Shortstop: Carlos Martinez still hasn't emerged as the player he was cracked out to be, but last season did see him make gains in his performance across the board from the futility he showed in his first year at Casper. Another solid step forward in 2009 should have him back on our prospect radar.

The Outfield:

Right Field: Russ doesn't like David Christensen as a prospect very much, and he doesn't like me making predictions, so I'm going to double up on annoying him by saying that I think Christensen's going to knock our socks off in 2009 and make us completely reconsider him. There are a few players in the system that have the tools to quickly become top ten or top five types. Christensen's one of those, but a long mechanically flawed swing and poor pitch recognition hold him back. Russ does like making fun of me when I'm wrong, so he'll have this to hold over me four months from now should Christensen not correct these flaws.

Center Field: James Sims is just another place holder until Delta Cleary comes up.
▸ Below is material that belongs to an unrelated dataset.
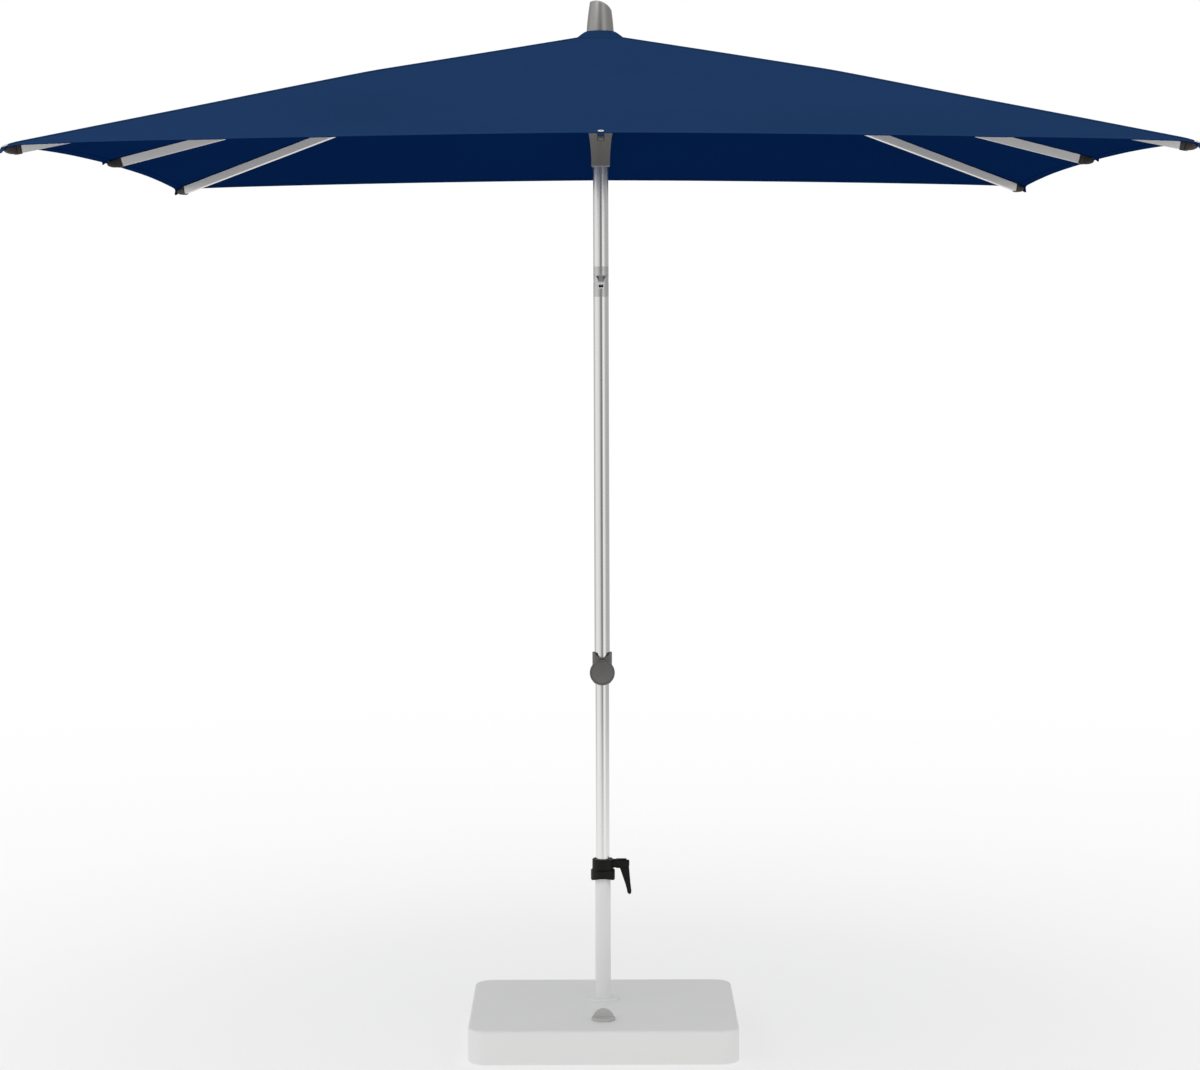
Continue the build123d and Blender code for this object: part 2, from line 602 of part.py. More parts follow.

Then we'll be talking, especially if I'm right about Christensen.

Left Field: If I am right about Christensen and once Cleary does return, you're talking about an outfield so talented that it forces one of my favorite sleeper prospects in the system, Scott Robinson, to the bench. The main person who does that is one Tyler Massey, who was a bit disappointing in Casper but who is filled with potential and whose presence on this roster speaks volumes about what the Rockies think of him.

Often high school picks like Massey will repeat the level at Casper (like Christensen and EY2 did) or move only to Tri-City. That Tyler's here says that the Rockies put him in a class of players like Ian Stewart or Chris Nelson. In other words, they see him as a key component to their next wave of talent. He'll be relatively close to his Tennessee home in Asheville, let's hope the proximity brings out the best in him.